War-related economic woes could lead to social discontent
A nationwide vote ratified constitutional reforms in July 2020, which included an amendment allowing President Putin to run for President for a further term in 2024 and remain in power until 2036. They also included lifetime immunity from prosecution for Presidents. The Parliamentary election in September 2021 preserved the constitutional majority of the ruling United Russia party (49.8% of the votes, with 324 seats out of 450).
However, social discontent could increase in 2023 as the Russian economy is expected to record another year of recession, eventually followed by years of stagnation due to hampered access to new technology, eroding purchasing power, and the country’s isolation, added to the lack of structural reforms. Already in 2023, hundreds of thousands of citizens (mostly young and male) fled the country after partial mobilisation was announced, which prompted a mass exodus of Russians across the border to neighbouring countries such as Georgia, Finland, Kazakhstan and Mongolia, to avoid conscription. Concerns over a further mobilisation drive could lead to further discontent and emigration.

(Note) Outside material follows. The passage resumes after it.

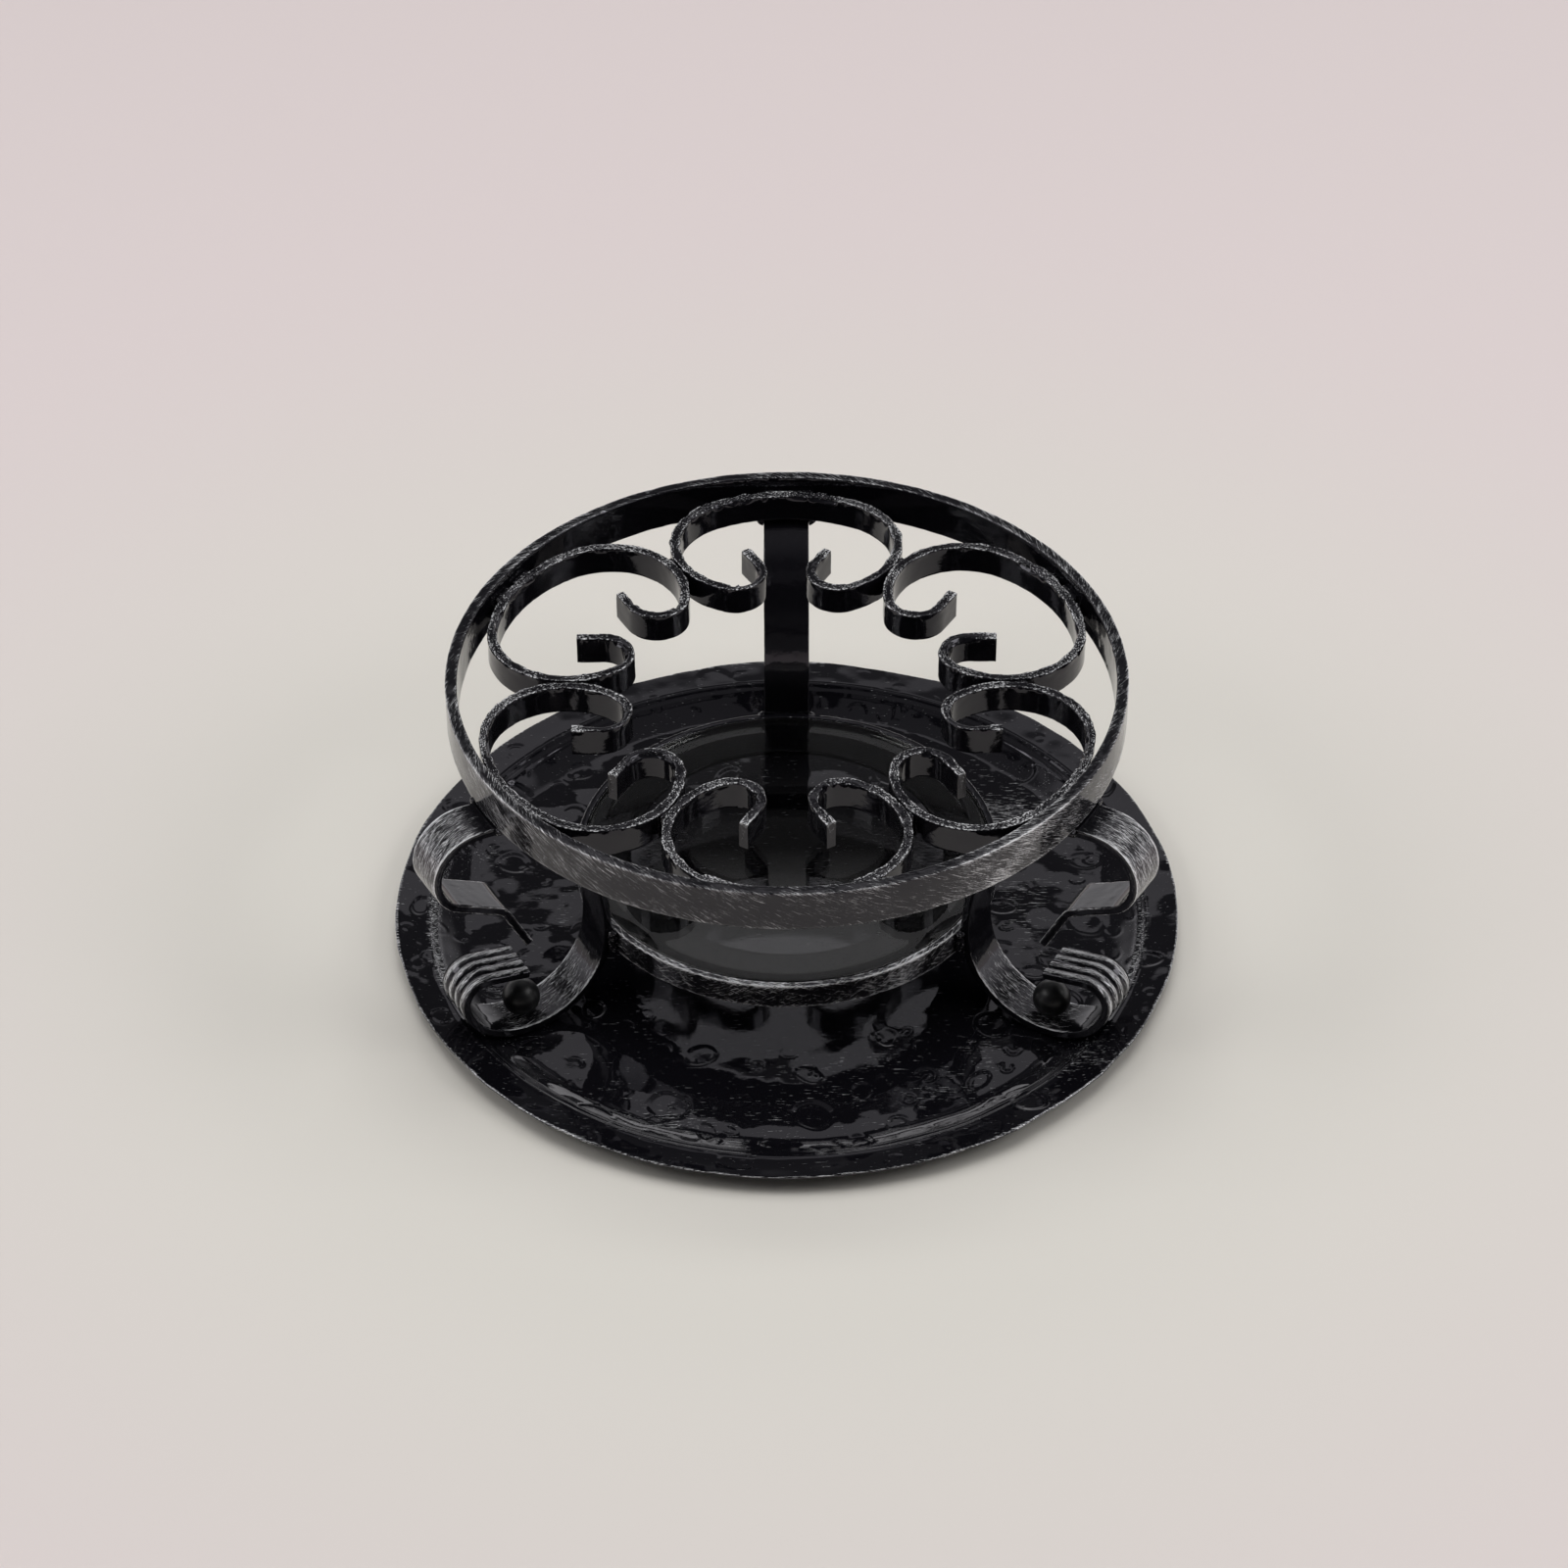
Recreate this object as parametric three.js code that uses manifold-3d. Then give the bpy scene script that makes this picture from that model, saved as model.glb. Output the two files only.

That said, Putin’s approval rating jumped after the invasion of Ukraine. According to the Levada Center, an independent institution, approval reached 83% in January 2023 compared to 65% in December 2021, with a slight drop to 77% in September 2022 when partial mobilisation was announced. Survey results may however be affected by respondents’ fear of answering honestly. Similarly, the consumer sentiment index increased to 84% in December 2022 from 75% at the end of 2021.